> What you have to do: Using the material below, print the line that contains "Continue the build123d", the line that contains "return piece", and every line in between, exactly and nothing else.

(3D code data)

-------

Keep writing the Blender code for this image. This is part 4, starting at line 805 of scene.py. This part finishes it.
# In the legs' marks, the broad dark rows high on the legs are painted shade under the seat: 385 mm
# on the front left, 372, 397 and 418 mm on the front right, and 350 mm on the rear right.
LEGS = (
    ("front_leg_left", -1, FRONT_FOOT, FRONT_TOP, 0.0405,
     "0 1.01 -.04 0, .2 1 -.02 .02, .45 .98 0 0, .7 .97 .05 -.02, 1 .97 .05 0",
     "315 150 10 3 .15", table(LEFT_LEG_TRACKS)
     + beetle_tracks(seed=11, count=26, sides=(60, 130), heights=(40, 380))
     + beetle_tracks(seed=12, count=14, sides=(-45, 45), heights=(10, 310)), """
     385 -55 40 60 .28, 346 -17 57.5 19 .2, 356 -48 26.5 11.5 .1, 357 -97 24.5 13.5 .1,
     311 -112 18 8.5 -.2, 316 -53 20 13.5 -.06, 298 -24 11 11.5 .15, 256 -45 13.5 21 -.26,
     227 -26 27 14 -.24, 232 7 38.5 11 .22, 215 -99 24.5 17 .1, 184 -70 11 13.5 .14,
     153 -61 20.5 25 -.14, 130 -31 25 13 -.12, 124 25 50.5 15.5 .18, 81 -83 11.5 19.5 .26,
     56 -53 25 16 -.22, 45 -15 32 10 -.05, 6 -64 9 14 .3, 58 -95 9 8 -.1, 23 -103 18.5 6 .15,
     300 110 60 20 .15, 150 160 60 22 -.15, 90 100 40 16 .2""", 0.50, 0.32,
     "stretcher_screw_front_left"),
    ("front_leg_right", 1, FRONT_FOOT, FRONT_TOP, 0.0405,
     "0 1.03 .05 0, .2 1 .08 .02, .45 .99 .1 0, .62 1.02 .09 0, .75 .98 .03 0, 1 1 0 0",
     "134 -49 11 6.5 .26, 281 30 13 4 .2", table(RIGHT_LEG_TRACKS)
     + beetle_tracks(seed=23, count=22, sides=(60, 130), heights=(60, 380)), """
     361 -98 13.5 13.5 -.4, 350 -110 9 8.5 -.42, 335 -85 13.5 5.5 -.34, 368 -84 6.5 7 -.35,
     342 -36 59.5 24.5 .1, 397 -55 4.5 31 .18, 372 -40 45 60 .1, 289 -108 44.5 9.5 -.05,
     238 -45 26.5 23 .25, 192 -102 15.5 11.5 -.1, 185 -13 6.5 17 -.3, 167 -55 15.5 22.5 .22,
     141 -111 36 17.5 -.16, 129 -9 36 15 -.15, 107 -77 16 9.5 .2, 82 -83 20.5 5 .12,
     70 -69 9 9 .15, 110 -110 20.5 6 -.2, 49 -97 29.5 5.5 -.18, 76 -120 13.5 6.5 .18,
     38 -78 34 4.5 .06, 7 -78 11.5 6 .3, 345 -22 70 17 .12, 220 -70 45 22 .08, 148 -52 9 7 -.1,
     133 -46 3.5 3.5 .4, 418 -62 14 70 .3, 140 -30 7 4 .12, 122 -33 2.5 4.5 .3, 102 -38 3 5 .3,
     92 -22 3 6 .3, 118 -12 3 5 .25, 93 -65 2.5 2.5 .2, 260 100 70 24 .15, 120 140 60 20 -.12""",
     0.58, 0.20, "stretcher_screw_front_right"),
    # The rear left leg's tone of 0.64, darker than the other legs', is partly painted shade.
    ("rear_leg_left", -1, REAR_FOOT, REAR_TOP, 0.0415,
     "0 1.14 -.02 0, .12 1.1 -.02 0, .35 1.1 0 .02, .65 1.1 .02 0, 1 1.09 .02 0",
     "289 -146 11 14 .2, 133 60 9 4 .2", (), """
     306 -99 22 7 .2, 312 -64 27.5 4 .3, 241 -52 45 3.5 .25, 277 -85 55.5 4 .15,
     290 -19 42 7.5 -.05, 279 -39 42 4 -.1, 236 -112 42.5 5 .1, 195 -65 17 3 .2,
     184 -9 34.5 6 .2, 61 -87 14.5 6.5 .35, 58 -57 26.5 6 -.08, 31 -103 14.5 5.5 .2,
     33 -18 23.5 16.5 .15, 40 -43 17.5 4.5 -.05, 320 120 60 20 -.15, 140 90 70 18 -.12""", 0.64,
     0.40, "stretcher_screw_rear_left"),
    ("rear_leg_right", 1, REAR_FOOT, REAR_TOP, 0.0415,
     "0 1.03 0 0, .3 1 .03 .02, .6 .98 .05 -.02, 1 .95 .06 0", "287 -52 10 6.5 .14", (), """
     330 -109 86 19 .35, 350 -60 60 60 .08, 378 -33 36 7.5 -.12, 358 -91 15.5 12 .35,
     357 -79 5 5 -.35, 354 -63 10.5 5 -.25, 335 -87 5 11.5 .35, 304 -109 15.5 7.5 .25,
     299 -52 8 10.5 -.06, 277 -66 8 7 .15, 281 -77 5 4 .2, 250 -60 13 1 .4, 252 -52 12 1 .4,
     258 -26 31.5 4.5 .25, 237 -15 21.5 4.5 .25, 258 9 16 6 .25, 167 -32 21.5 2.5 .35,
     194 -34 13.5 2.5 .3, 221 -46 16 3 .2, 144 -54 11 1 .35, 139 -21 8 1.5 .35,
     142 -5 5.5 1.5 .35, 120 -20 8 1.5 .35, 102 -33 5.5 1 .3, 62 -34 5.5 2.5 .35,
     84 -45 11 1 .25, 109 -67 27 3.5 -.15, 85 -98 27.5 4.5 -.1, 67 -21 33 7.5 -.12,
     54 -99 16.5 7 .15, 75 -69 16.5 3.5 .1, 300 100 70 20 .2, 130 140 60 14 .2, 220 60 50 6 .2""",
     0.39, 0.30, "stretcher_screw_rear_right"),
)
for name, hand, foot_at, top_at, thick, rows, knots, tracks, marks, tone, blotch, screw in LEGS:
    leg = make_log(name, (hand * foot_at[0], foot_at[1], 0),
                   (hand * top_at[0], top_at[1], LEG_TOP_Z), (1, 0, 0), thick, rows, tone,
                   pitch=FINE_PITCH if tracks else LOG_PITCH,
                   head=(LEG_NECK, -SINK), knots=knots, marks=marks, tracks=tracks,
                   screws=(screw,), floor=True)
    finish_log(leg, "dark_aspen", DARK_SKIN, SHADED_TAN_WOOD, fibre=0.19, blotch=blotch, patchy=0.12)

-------

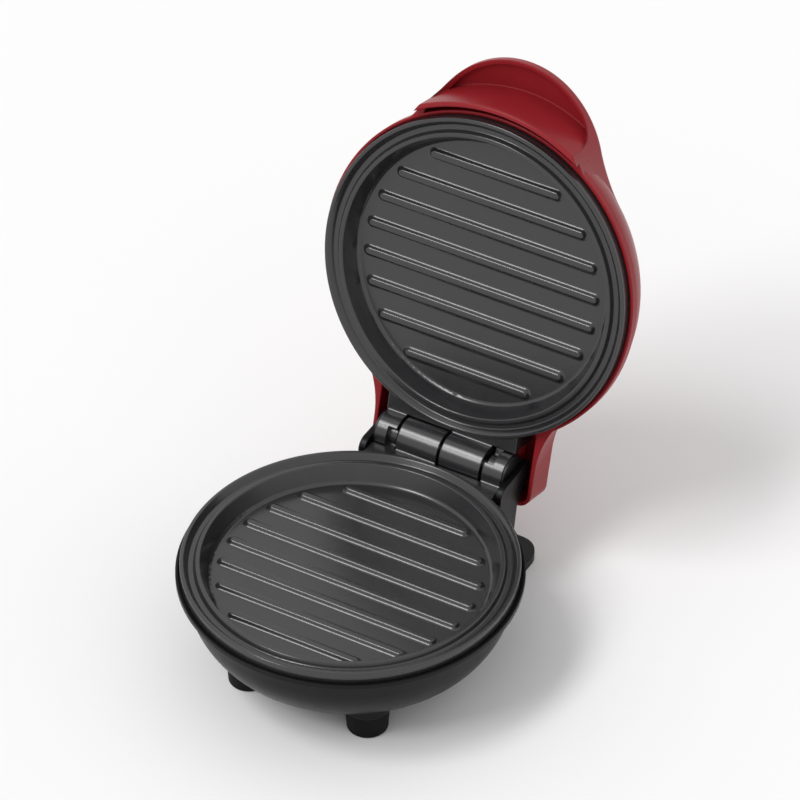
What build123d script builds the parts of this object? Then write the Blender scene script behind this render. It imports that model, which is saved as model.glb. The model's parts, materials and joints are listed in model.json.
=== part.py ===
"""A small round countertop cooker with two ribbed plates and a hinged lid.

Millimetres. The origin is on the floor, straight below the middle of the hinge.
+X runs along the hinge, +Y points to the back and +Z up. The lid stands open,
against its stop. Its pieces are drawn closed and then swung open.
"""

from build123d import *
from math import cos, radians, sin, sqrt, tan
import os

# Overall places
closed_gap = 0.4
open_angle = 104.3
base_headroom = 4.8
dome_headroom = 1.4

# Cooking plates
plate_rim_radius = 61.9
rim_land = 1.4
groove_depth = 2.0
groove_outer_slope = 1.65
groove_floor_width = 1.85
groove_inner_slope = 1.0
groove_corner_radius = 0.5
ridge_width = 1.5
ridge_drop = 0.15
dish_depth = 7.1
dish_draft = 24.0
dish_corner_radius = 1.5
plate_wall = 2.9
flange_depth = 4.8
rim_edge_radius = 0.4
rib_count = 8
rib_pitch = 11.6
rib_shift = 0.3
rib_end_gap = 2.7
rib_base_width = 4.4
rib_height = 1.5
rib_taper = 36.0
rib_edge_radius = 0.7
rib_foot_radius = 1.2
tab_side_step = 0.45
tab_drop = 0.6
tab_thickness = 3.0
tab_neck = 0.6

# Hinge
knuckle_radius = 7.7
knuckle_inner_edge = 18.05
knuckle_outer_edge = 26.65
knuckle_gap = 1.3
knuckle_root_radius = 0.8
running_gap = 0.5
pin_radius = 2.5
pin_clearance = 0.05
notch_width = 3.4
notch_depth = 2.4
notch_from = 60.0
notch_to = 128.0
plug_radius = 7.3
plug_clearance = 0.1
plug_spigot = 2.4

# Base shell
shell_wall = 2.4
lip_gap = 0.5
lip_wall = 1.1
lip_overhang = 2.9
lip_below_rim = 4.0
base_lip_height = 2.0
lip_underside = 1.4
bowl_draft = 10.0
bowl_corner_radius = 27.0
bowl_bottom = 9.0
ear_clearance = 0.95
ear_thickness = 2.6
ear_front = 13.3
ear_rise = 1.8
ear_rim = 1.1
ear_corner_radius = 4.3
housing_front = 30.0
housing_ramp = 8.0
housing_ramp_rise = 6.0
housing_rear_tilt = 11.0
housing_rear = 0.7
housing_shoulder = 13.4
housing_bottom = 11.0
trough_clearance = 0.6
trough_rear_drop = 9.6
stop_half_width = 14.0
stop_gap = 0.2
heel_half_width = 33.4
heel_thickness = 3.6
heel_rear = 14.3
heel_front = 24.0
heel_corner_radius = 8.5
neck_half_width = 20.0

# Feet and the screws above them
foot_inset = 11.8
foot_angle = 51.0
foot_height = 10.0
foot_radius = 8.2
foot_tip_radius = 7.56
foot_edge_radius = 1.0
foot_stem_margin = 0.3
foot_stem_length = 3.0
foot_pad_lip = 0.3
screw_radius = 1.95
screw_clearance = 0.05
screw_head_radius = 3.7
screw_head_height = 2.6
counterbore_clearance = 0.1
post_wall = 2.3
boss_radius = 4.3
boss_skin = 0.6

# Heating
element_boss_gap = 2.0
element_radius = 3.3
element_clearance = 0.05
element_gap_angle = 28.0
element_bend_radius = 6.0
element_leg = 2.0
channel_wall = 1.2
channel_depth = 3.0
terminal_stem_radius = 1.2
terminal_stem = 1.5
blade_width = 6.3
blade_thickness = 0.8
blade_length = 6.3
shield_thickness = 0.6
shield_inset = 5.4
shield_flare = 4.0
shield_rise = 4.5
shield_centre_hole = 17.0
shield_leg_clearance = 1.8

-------

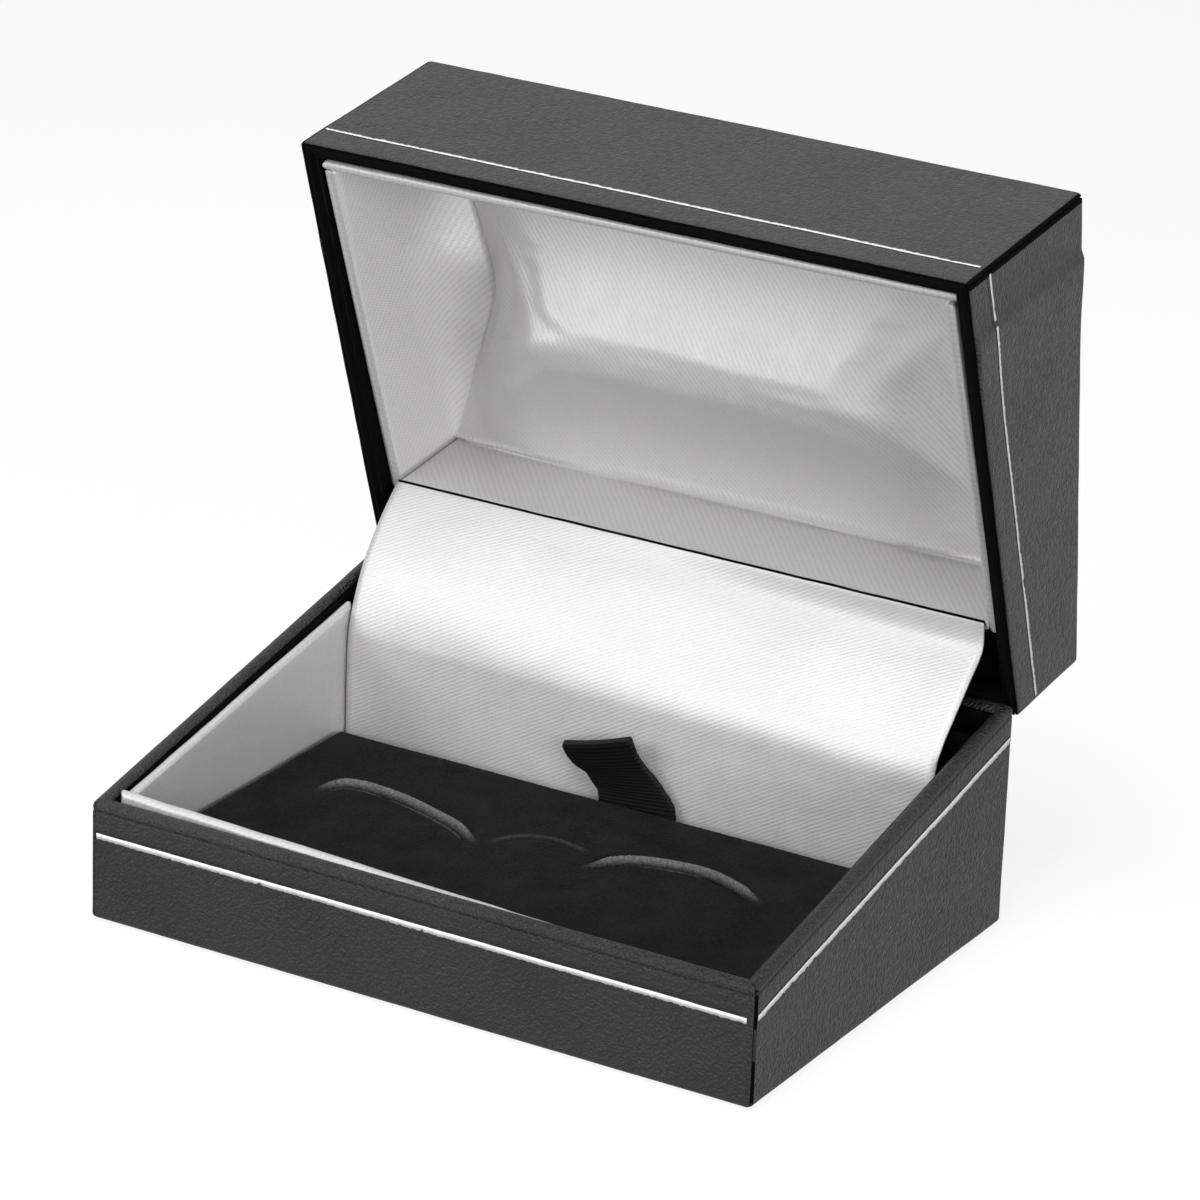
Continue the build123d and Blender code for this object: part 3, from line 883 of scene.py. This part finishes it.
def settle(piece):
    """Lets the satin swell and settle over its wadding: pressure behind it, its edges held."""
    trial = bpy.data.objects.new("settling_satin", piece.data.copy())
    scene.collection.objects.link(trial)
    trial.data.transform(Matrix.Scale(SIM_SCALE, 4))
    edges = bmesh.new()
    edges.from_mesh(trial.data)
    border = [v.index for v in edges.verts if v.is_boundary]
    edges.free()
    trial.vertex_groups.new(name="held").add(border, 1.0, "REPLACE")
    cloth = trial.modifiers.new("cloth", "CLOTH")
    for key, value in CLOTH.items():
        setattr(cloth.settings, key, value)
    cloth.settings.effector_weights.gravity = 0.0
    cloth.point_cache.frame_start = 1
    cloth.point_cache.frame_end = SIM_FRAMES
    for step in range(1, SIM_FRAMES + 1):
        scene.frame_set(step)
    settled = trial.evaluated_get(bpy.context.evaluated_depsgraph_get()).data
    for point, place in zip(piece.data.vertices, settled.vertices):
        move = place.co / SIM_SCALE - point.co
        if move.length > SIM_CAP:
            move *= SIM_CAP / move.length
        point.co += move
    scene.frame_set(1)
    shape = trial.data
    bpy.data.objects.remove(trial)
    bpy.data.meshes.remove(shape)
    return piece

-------

> Exercise solution:
Continue the build123d and Blender code for this object: part 3, from line 883 of scene.py. This part finishes it.
def settle(piece):
    """Lets the satin swell and settle over its wadding: pressure behind it, its edges held."""
    trial = bpy.data.objects.new("settling_satin", piece.data.copy())
    scene.collection.objects.link(trial)
    trial.data.transform(Matrix.Scale(SIM_SCALE, 4))
    edges = bmesh.new()
    edges.from_mesh(trial.data)
    border = [v.index for v in edges.verts if v.is_boundary]
    edges.free()
    trial.vertex_groups.new(name="held").add(border, 1.0, "REPLACE")
    cloth = trial.modifiers.new("cloth", "CLOTH")
    for key, value in CLOTH.items():
        setattr(cloth.settings, key, value)
    cloth.settings.effector_weights.gravity = 0.0
    cloth.point_cache.frame_start = 1
    cloth.point_cache.frame_end = SIM_FRAMES
    for step in range(1, SIM_FRAMES + 1):
        scene.frame_set(step)
    settled = trial.evaluated_get(bpy.context.evaluated_depsgraph_get()).data
    for point, place in zip(piece.data.vertices, settled.vertices):
        move = place.co / SIM_SCALE - point.co
        if move.length > SIM_CAP:
            move *= SIM_CAP / move.length
        point.co += move
    scene.frame_set(1)
    shape = trial.data
    bpy.data.objects.remove(trial)
    bpy.data.meshes.remove(shape)
    return piece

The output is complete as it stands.